In 1992 Fife Council, which borders Dunblane, banned Hamilton from its schools after concern about the films he was making of boys. Two more police inquiries were made in 1993. Central Regional Council warned teachers to contact its legal department before dealing with Hamilton. IN 1994, he was cautioned by police after being caught behaving indecently with a young man in Edinburgh. In the months before the murders, a gun club refused to let Hamilton join. Two members knew him and said the club should have nothing to do with him.

Was it the mounting pressure that caused Hamilton to snap? We do not really know. Mr Norris, who knew him as well as anyone, said he had recently undergone a transformation. "He became a changed man, someone I did not recognise."

In the coming months there will be many attempts to explain the change that came over Hamilton, that drove him to an unprecedented act of savagery. Last week, though information was still scarce, theories abounded.

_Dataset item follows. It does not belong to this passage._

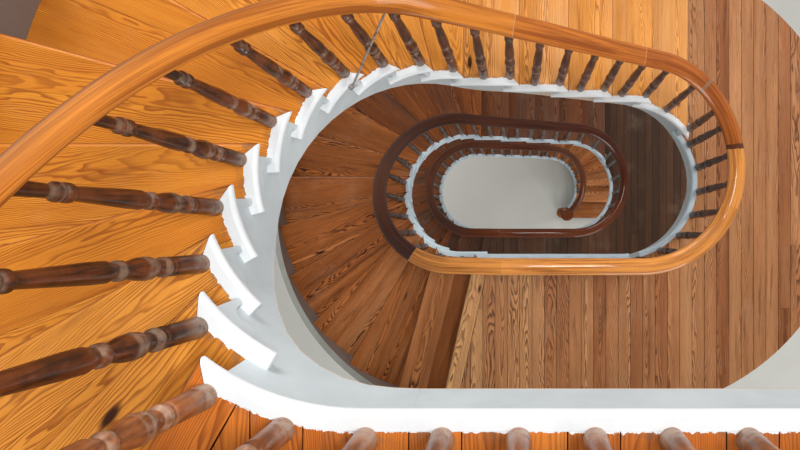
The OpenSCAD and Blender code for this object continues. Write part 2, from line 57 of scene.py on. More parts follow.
WELD = 1e-5             # corners nearer than this are one
TREAD_SAW = 0.0004      # half the gap between the two boards of a tread
FLOOR_SAW = 0.0012      # half the gap between floor boards
BUTT_SAW = 0.0006       # half the gap where floor boards butt
BORDER = 0.095          # width of the board along a landing's front edge
PLATE = 0.013           # thickness of the brackets on the string
UP = Vector((0, 0, 1))
near_lo, near_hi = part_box("landing_nosing_2")
CENTRE = Vector((near_hi.x - HALF - WELL_R - NOSING, near_lo.y + WELL_R + NOSING, 0))


# Places round the well
def along_well(place):
    """Arc length from the right end of the far side, and distance outside the nosing tips."""
    x, y = place.x - CENTRE.x, place.y - CENTRE.y
    if abs(x) <= HALF:
        return (HALF - x, y - WELL_R) if y > 0 else (LEFT_TURN + HALF + x, -y - WELL_R)
    turn = math.atan2(abs(x) - HALF, y)
    s = 2 * HALF + WELL_R * turn if x < 0 else -WELL_R * turn
    return s, math.hypot(abs(x) - HALF, y) - WELL_R


def heading(s):
    """Direction of climb at an arc length."""
    s = (s + math.pi * WELL_R) % AROUND - math.pi * WELL_R
    turn = s / WELL_R if s < 0 else min(max(0, s - 2 * HALF), math.pi * WELL_R) / WELL_R
    return Vector((-math.cos(turn), -math.sin(turn), 0))


def spot(s, d, z):
    """Point at arc length s, moved out by d, at height z."""
    s = (s + math.pi * WELL_R) % AROUND - math.pi * WELL_R
    r = WELL_R + d
    if s < 0:
        x, y = HALF + r * math.sin(-s / WELL_R), r * math.cos(s / WELL_R)
    elif s <= 2 * HALF:
        x, y = HALF - s, r
    elif s <= LEFT_TURN:
        turn = (s - 2 * HALF) / WELL_R
        x, y = -HALF - r * math.sin(turn), r * math.cos(turn)
    else:
        x, y = s - LEFT_TURN - HALF, -r
    return Vector((CENTRE.x + x, CENTRE.y + y, z))


# Meshes
def merged(node, flat_faces=True):
    """Welded copy of a CAD node, its triangles joined into whole flat faces unless told not to."""
    bm = bmesh.new()
    bm.from_mesh(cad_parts[node].data)
    bmesh.ops.remove_doubles(bm, verts=bm.verts, dist=WELD)
    if flat_faces:
        bmesh.ops.dissolve_limit(bm, angle_limit=math.radians(1), verts=bm.verts, edges=bm.edges)
    return bm


def islands(bm):
    """Lists of faces that hang together, in the mesh's own order."""
    for face in bm.faces:
        face.tag = False
    found = []
    for first in bm.faces:
        if first.tag:
            continue
        first.tag = True
        group = [first]
        for face in group:
            for edge in face.edges:
                for other in edge.link_faces:
                    if not other.tag:
                        other.tag = True
                        group.append(other)
        found.append(group)
    return found


def corners(faces):
    """Vertices of some faces, each once and in order."""
    return list(dict.fromkeys(v for f in faces for v in f.verts))


def sides(faces):
    """Edges of some faces, each once and in order."""
    return list(dict.fromkeys(e for f in faces for e in f.edges))


def middle(verts):
    """Middle of the box round some vertices."""
    lo = Vector([min(v.co[i] for v in verts) for i in range(3)])
    hi = Vector([max(v.co[i] for v in verts) for i in range(3)])
    return (lo + hi) / 2


def sections(rows):
    """Rows that start with a place along the well, in order and grouped by cross section."""
    groups = []
    for row in sorted(rows, key=lambda row: row[0]):
        if not groups or row[0] - groups[-1][-1][0] > SAME:
            groups.append([])
        groups[-1].append(row)
    return groups


def level(edge):
    """Whether an edge lies level."""
    return abs(edge.verts[0].co.z - edge.verts[1].co.z) < 1e-4


def round_edges(bm, edges, width, segments):
    """Rounds some edges."""
    bmesh.ops.bevel(bm, geom=edges, offset=width, offset_type="OFFSET", affect="EDGES",
                    segments=segments, profile=0.5, material=-1, clamp_overlap=True)


def saw(bm, faces, place, normal, half_gap):
    """Saws some faces in two along a plane, caps both pieces and draws them a little apart."""
    geom = corners(faces) + sides(faces) + list(faces)
    cut = bmesh.ops.bisect_plane(bm, geom=geom, dist=1e-6, plane_co=place, plane_no=normal)["geom_cut"]
    line = [e for e in cut if isinstance(e, bmesh.types.BMEdge)]
    if not line:
        return
    bmesh.ops.split_edges(bm, edges=line)
    rims = [e for e in bm.edges if e.is_boundary]
    bmesh.ops.holes_fill(bm, edges=rims, sides=0)
    ends = list(dict.fromkeys(v for e in rims for v in e.verts))
    ahead = [sum((f.calc_center_median() - place).dot(normal) for f in v.link_faces) for v in ends]
    for v, side in zip(ends, ahead):
        v.co += normal * (half_gap if side > 0 else -half_gap)


def shown(bm, name, nodes, material, smooth=35):
    """Makes the object of a finished mesh, which rides on the stair and stands for some CAD nodes."""
    bmesh.ops.recalc_face_normals(bm, faces=bm.faces)
    for face in bm.faces:
        face.smooth = True
    for edge in bm.edges:
        flat = any(abs(f.normal.z) > 0.9999 for f in edge.link_faces)
        edge.smooth = edge.calc_face_angle(0) < math.radians(3 if flat else smooth)
    mesh = bpy.data.meshes.new(name)
    bm.to_mesh(mesh)
    bm.free()
    mesh.materials.append(material)
    piece = bpy.data.objects.new(name, mesh)
    bpy.context.scene.collection.objects.link(piece)
    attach(piece, "root")
    if nodes:
        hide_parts(*nodes)


def board_layers(bm):
    """Vertex layers: place in the board's own directions, the board's tone, and distance past its mitred corner."""
    layers = bm.verts.layers
    return layers.float_vector.new("grain"), layers.float.new("tone"), layers.float.new("past")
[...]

Yet even the best-informed explanations can only go so far.

Canon Kenyon Wright, who was a minister in Dunblane for many years, turned to Matthew II after the shootings and read: "A sound is heard in Ramah/the sound of bitter crying and weeping/Rachel weeps for her children/she weeps and will not be comforted/Because they are no more."

The Canon substituted Dunblane for Ramah and asked "why me? why us?" There is no one who can answer him.